▶ **Exercise objective**
Locate the lines that hold the string "render". Copy every such line.

▶ **Data extract**
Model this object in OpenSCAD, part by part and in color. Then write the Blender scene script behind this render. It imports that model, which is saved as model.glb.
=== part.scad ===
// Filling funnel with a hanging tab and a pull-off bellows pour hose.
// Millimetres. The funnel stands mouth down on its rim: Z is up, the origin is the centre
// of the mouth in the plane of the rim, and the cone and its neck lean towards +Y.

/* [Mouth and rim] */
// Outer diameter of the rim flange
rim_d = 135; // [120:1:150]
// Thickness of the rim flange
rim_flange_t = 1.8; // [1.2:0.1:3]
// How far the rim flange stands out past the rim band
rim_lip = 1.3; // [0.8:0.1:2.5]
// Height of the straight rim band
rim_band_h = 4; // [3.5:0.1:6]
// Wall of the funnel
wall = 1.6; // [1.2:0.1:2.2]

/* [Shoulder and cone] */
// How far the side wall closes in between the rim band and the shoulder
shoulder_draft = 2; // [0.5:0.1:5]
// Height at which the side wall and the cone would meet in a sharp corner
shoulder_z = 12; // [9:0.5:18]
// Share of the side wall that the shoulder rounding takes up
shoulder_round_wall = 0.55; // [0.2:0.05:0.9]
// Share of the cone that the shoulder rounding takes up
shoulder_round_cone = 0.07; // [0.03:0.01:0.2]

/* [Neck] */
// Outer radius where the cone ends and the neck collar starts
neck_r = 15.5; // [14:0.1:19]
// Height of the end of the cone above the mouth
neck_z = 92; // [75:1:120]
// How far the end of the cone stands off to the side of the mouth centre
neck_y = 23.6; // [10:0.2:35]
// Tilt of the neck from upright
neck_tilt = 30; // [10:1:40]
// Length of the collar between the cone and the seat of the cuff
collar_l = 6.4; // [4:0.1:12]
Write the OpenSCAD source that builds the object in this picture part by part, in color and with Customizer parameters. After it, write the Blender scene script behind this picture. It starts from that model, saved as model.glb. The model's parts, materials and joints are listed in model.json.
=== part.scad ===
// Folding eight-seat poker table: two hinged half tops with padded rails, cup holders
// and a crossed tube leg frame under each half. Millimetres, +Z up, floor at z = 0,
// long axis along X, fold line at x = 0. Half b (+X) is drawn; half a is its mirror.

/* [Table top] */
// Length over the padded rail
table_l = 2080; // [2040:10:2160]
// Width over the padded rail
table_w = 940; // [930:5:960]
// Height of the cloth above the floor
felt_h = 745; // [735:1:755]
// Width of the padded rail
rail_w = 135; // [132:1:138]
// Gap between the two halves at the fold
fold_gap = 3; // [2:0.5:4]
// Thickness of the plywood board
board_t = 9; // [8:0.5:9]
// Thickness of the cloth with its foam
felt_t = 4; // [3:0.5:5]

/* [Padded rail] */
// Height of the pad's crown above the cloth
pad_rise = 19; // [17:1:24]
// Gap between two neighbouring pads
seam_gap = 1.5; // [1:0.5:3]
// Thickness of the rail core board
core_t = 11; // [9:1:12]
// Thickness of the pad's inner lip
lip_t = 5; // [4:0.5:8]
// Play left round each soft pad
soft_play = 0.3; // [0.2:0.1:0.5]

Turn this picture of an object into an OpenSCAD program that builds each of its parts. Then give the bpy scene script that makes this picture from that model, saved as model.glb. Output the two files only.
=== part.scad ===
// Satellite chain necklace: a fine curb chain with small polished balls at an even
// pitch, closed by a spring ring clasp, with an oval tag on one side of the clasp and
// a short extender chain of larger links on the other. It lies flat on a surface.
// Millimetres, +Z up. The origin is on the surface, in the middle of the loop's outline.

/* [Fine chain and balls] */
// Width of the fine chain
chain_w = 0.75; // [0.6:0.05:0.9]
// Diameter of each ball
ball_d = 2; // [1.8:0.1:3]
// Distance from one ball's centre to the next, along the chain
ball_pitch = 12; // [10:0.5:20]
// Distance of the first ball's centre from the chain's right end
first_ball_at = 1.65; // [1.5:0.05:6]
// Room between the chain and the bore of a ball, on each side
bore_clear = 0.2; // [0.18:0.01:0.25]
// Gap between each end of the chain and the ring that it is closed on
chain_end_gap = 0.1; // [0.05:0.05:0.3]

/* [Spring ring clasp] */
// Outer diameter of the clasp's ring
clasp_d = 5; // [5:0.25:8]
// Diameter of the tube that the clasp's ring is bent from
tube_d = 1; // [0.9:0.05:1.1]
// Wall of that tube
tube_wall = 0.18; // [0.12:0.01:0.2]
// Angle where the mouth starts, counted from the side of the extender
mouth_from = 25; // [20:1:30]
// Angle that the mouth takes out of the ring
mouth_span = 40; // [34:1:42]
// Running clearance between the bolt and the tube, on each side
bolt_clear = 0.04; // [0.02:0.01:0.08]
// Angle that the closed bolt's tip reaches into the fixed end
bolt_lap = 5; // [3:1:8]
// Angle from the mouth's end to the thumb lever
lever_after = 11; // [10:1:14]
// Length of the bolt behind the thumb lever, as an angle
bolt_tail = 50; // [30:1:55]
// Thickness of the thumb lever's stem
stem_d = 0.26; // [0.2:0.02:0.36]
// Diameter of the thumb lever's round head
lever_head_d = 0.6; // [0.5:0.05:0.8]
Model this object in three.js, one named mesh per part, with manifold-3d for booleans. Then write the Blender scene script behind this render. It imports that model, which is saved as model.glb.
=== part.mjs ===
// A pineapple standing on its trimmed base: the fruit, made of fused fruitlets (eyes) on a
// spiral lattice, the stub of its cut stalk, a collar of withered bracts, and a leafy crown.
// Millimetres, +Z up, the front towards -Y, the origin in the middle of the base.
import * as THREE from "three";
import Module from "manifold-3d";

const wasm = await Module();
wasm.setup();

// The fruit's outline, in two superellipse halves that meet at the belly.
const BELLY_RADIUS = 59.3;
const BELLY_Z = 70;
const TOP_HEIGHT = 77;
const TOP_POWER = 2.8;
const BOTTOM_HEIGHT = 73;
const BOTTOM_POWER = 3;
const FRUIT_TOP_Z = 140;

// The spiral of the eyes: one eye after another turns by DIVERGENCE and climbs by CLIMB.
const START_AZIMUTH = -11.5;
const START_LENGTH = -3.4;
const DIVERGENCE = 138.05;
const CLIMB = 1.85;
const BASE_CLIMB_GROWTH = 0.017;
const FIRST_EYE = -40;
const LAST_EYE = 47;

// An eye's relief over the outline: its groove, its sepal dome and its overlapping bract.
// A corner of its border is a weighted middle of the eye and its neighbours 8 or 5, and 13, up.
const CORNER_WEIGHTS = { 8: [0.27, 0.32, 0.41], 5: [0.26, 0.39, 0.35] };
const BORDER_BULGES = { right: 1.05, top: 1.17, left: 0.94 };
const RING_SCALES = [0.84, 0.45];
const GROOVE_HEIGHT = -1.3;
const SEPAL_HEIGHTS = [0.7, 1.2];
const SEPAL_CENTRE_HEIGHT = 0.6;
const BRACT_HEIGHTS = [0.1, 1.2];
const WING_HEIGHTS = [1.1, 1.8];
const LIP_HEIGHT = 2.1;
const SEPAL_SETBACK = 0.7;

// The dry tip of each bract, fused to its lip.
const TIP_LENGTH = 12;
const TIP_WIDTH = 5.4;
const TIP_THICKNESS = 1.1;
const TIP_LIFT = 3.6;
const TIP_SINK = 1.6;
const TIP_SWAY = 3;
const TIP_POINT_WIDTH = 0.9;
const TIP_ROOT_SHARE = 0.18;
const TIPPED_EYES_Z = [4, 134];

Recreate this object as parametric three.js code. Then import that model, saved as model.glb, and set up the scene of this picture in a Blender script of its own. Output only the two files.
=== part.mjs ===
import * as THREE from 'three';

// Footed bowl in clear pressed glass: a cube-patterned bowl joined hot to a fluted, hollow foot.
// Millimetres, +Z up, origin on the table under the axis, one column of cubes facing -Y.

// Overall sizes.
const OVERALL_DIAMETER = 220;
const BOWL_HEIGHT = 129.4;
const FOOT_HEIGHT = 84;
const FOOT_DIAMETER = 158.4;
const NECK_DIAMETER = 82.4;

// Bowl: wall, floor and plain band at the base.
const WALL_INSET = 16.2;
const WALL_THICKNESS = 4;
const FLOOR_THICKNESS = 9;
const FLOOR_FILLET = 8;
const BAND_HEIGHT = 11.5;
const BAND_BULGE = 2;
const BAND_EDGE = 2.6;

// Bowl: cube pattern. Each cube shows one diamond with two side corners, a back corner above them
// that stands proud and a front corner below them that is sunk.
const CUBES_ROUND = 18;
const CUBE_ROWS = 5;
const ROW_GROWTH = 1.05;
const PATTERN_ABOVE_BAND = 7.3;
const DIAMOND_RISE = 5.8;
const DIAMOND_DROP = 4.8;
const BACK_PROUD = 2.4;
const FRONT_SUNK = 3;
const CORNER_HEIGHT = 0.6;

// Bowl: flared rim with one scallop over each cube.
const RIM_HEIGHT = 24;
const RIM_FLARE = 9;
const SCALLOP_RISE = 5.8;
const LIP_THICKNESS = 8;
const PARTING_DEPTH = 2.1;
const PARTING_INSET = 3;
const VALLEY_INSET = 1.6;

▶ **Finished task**
Model this object in OpenSCAD, part by part and in color. Then write the Blender scene script behind this render. It imports that model, which is saved as model.glb.
Model this object in three.js, one named mesh per part, with manifold-3d for booleans. Then write the Blender scene script behind this render. It imports that model, which is saved as model.glb.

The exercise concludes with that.